Is there any annotated version of pic related? It's really hard to read without turning to a dictionary or encyclopedia. The esoteric occult stuff interests me but it's out of my bailiwick.
You figuratively have google and a notebook, something people in the 80s did not. Get to work like our better members did. There are notes in Italian, but I'm guessing...
>>8434446
Ok. I'm on it. It's my oeuvre
Frack, I made detailed notes for this, Name of the Rose, and Baudolino a while back when I was in university. They were unfortunately damaged beyond salvaging, after they were left on and it rained on my parents' front porch.
If not for that, I would have gladly scanned and uploaded them by now in a pdf. For lack of a professionally published companion, I covered vocabulary, scene summaries, foreign language passages, themes, and some historical, et al, context when Eco was being distant about a topic. It wasn't completely systematic (pages long hallucinations I merely noted the chapter/page number), but I pared exceedingly little of what would be considered excruciatingly dense detail.

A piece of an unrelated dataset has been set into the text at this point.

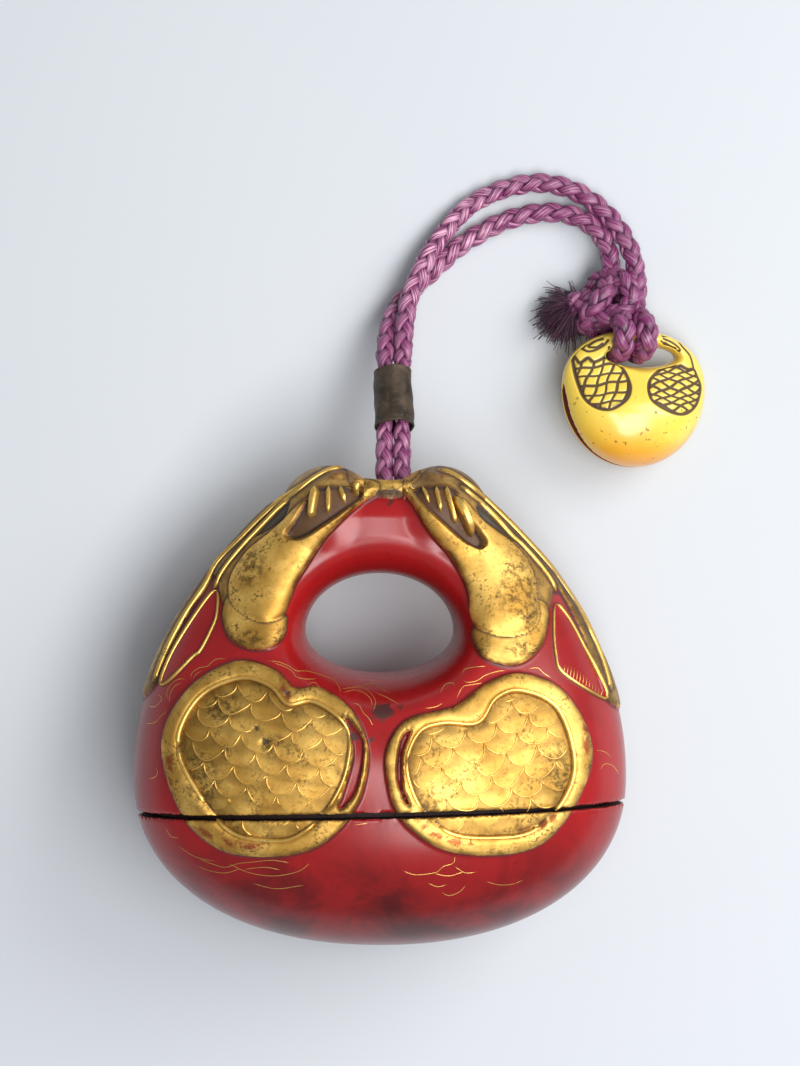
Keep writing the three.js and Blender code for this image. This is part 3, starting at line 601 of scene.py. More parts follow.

If I reread them, I'll be sure to revamp the notes digitally and post them here (and then get annoyed when it gets reposted on Reddit without proper credit).
>>8434593
The loss seems great,sorry for that. I'd like to see anything you write on Eco
>>8434429
Really? Post something you've struggled with
>>8434593
don't do this, it would mainly bolster the pseud potential of /lit/
>>8434815
To each memorable image you attach a thought, a label, a category, a piece of the cosmic furniture, syllogisms, an enormous sorties, chains of apothem so, strings of hypallages, rosters of zeugmas, dances of hysteria porter on, apophantic logoi, hierarchical stoic he's, processions of equinoxes and parallaxes,herbaria, genealogies of gymnosophists--and so on, to infinity.
This required a dictionary.
>>8434896
Fair point. Similar reason why Goethe is hard pressed to be talked about seriously here.
>>8434960
Do not trust Eco entirely, the man is a spider weaving a web. The first sections of the book are intentionally difficult, meant to weed out readers he insecurely doesn't consider worthy to share his studies with.
Among other terms, the novel includes the word prehensile, which is a common enough word, but in distinct converging contexts, refers to a mind being able to grasp an object, as well as to a prehensile limb that can not only grab its target, but also maneuver around things blocking its path. We can learn from both meanings. If you feel like you're going to burn out, focus on what's clear in the narrative, since it's your first read. Nothing wrong with sweeping away crazy ass words that don't make much sense.
I did go full autism with notes and such, but with the benefit of hindsight, much of the book's lexemes can be regarded as pedantic fragments, without a core to relate to, and don't require your critical attention for now. In fact, I did not learn a single thing about Kabbalah on my initial read, only scribbling down that subject's terms in my note's margins to expand with definitions later. And if it helps, I used a slightly modified Cornell system.
>actually wanting to descend in madness by Belbo's same path
You fools, this novel should have been a warning, not a bait
Read the main Greeks, the Bible, Plotinus, the Hermetica, the main Kabbalah texts, the main alchemical texts, Aleister Crowley, the Picatrix and the Key of Solomon.